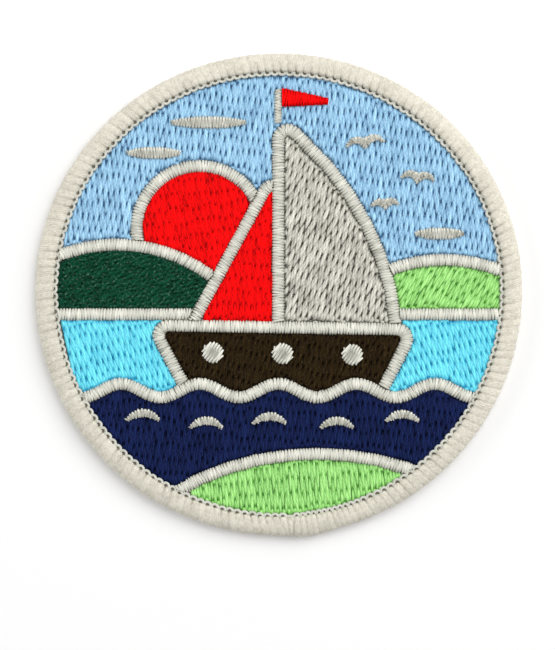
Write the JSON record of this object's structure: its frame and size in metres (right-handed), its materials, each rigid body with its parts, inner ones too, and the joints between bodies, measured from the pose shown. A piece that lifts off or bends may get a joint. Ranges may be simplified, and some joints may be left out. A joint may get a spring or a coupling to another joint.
{
  "type": "embroidered patch",
  "caption": "Round sew-on embroidered patch with a sailing-boat picture, satin outlines and an overlocked border.",
  "frame": {"origin": "under the middle of the patch, on the surface that its border lies on", "axes": "+Z out of the embroidered face, +Y towards the top of the picture"},
  "size_m": [0.076, 0.0764, 0.0032],
  "materials": {
    "twill": "off-white polyester twill",
    "border_thread": "cream overlock yarn, soft and slightly fuzzy",
    "light_blue_thread": "light blue rayon embroidery thread, tatami fill",
    "red_thread": "red rayon embroidery thread",
    "pine_green_thread": "dark green rayon embroidery thread, tatami fill",
    "leaf_green_thread": "light green rayon embroidery thread",
    "cyan_thread": "cyan rayon embroidery thread, tatami fill",
    "grey_thread": "warm grey rayon embroidery thread, open tatami fill",
    "brown_thread": "dark brown rayon embroidery thread, tatami fill",
    "navy_thread": "navy rayon embroidery thread, tatami fill",
    "off_white_thread": "off-white rayon embroidery thread, padded satin stitch"
  },
  "bodies": {
    "root": {"twill_ground": "twill", "merrow_border": "border_thread", "sky_fill": "light_blue_thread", "sun_fill": "red_thread", "far_hill_fill": "pine_green_thread", "near_hill_fill": "leaf_green_thread", "sea_fill": "cyan_thread", "jib_fill": "red_thread", "mainsail_fill": "grey_thread", "hull_fill": "brown_thread", "water_fill": "navy_thread", "shore_fill": "leaf_green_thread", "sun_outline": "off_white_thread", "far_hill_outline": "off_white_thread", "near_hill_outline": "off_white_thread", "horizon_outline": "off_white_thread", "jib_outline": "off_white_thread", "mainsail_outline": "off_white_thread", "hull_outline": "off_white_thread", "wave_outline": "off_white_thread", "shore_outline": "off_white_thread", "masthead": "off_white_thread", "pennant": "red_thread", "gull_1": "off_white_thread", "gull_2": "off_white_thread", "gull_3": "off_white_thread", "cloud_1": "off_white_thread", "cloud_2": "off_white_thread", "cloud_3": "off_white_thread", "wavelet_1": "off_white_thread", "wavelet_2": "off_white_thread", "wavelet_3": "off_white_thread", "wavelet_4": "off_white_thread", "wavelet_5": "off_white_thread", "porthole_1": "off_white_thread", "porthole_2": "off_white_thread", "porthole_3": "off_white_thread"}
  },
  "joints": []
}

----------

WHAT YOU WILL DO:
All of the data shown above must be copied exactly.

COMPLETE ANSWER:
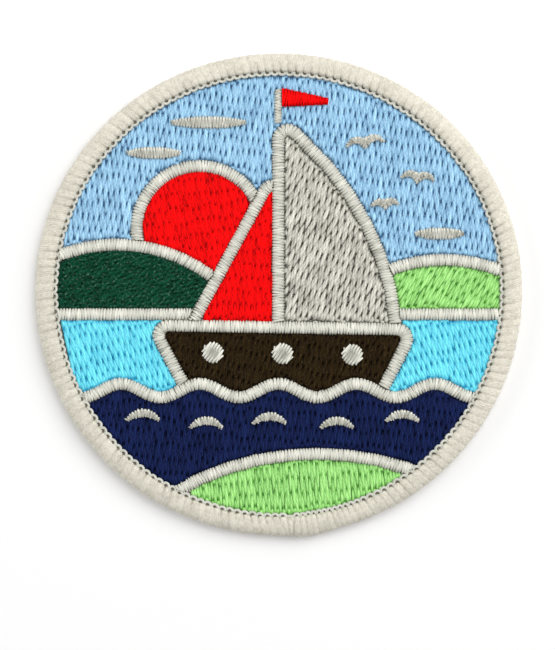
Write the JSON record of this object's structure: its frame and size in metres (right-handed), its materials, each rigid body with its parts, inner ones too, and the joints between bodies, measured from the pose shown. A piece that lifts off or bends may get a joint. Ranges may be simplified, and some joints may be left out. A joint may get a spring or a coupling to another joint.
{
  "type": "embroidered patch",
  "caption": "Round sew-on embroidered patch with a sailing-boat picture, satin outlines and an overlocked border.",
  "frame": {"origin": "under the middle of the patch, on the surface that its border lies on", "axes": "+Z out of the embroidered face, +Y towards the top of the picture"},
  "size_m": [0.076, 0.0764, 0.0032],
  "materials": {
    "twill": "off-white polyester twill",
    "border_thread": "cream overlock yarn, soft and slightly fuzzy",
    "light_blue_thread": "light blue rayon embroidery thread, tatami fill",
    "red_thread": "red rayon embroidery thread",
    "pine_green_thread": "dark green rayon embroidery thread, tatami fill",
    "leaf_green_thread": "light green rayon embroidery thread",
    "cyan_thread": "cyan rayon embroidery thread, tatami fill",
    "grey_thread": "warm grey rayon embroidery thread, open tatami fill",
    "brown_thread": "dark brown rayon embroidery thread, tatami fill",
    "navy_thread": "navy rayon embroidery thread, tatami fill",
    "off_white_thread": "off-white rayon embroidery thread, padded satin stitch"
  },
  "bodies": {
    "root": {"twill_ground": "twill", "merrow_border": "border_thread", "sky_fill": "light_blue_thread", "sun_fill": "red_thread", "far_hill_fill": "pine_green_thread", "near_hill_fill": "leaf_green_thread", "sea_fill": "cyan_thread", "jib_fill": "red_thread", "mainsail_fill": "grey_thread", "hull_fill": "brown_thread", "water_fill": "navy_thread", "shore_fill": "leaf_green_thread", "sun_outline": "off_white_thread", "far_hill_outline": "off_white_thread", "near_hill_outline": "off_white_thread", "horizon_outline": "off_white_thread", "jib_outline": "off_white_thread", "mainsail_outline": "off_white_thread", "hull_outline": "off_white_thread", "wave_outline": "off_white_thread", "shore_outline": "off_white_thread", "masthead": "off_white_thread", "pennant": "red_thread", "gull_1": "off_white_thread", "gull_2": "off_white_thread", "gull_3": "off_white_thread", "cloud_1": "off_white_thread", "cloud_2": "off_white_thread", "cloud_3": "off_white_thread", "wavelet_1": "off_white_thread", "wavelet_2": "off_white_thread", "wavelet_3": "off_white_thread", "wavelet_4": "off_white_thread", "wavelet_5": "off_white_thread", "porthole_1": "off_white_thread", "porthole_2": "off_white_thread", "porthole_3": "off_white_thread"}
  },
  "joints": []
}